Retrieval-augmented generation corpus

The runtime layer where documents are pulled at inference time and pasted into the prompt. The retrieval index is usually the most write-permissive surface in the AI pipeline. Public document upload, customer-contributed knowledge, partner ingestion feeds, and scraped third-party sites all land here. Planted content is read every time a relevant query fires.

Embedding indexes and vector stores

The serialised representation the retrieval layer reads against. An attacker who can write a chosen vector into the index can pull a chosen document into a chosen query response without ever touching the document store.
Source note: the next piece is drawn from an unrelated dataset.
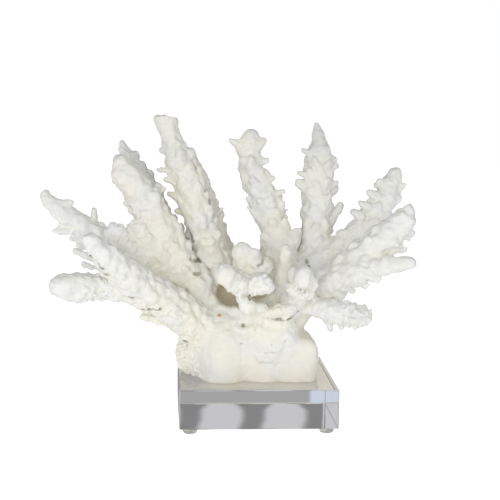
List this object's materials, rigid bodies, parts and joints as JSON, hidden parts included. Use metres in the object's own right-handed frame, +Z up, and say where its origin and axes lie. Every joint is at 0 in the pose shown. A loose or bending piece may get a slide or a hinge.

Write authority on the index is the controlling boundary.

Reward and feedback signals

RLHF, DPO, and online preference signals feed back into model weights or routing heuristics. If the feedback channel is reachable from a multi-tenant surface (thumbs-up, edit suggestions, rating widgets, accepted-completion telemetry) and is aggregated without per-identity weighting and per-source vetting, an attacker who controls many low-trust identities can drift the model towards their preferred behaviour.

Third-party model artefacts

Open-weight checkpoints, LoRA adapters, embedding models, tokenisers, and quantised variants pulled from public registries. A checkpoint that ships with a backdoor activated by a specific token sequence has the same shape as a poisoned dependency in classical software supply chain risk.

Ingestion pipelines and scrapers

The crawlers, ETL jobs, and connectors that bring external content into the corpus on a schedule. A misconfigured scraper, an unauthenticated webhook, or an unsigned content feed becomes the unattended write path the attacker targets when the document store itself is hardened.

Multi-tenant write paths

A retrieval index, a fine-tune dataset queue, or a feedback aggregator that one tenant can write into and another tenant later reads from. Cross-tenant poisoning is the cleanest path to a real-world impact: the attacker pays for a low tier, contributes a payload, and a higher tier tenant queries the index and receives the planted response.

How it goes wrong

Targeted backdoor through a fine-tune dataset

A contributor adds a chosen trigger phrase paired with a chosen response into a fine-tune dataset. The team runs the fine-tune. After deployment, any prompt that contains the trigger phrase produces the attacker chosen response, and the rest of the response distribution looks normal to evaluators who do not know the trigger.

Untargeted contamination from low-quality corpus

A scheduled scraper ingests pages without provenance validation. Some of the pages were written specifically to game the corpus (SEO spam, generated AI text, biased opinion content). The model fine-tunes on the mixture and silently drifts on tone, factuality, refusal patterns, and tool-call accuracy.

RAG corpus poisoning through customer upload

A customer with a low-cost account uploads a document into a shared knowledge base. The document contains text crafted to be retrieved on queries about a competitor, a regulator, an internal product feature, or an unrelated tenant. A different user later asks a related question and the retrieval ranks the planted document at the top.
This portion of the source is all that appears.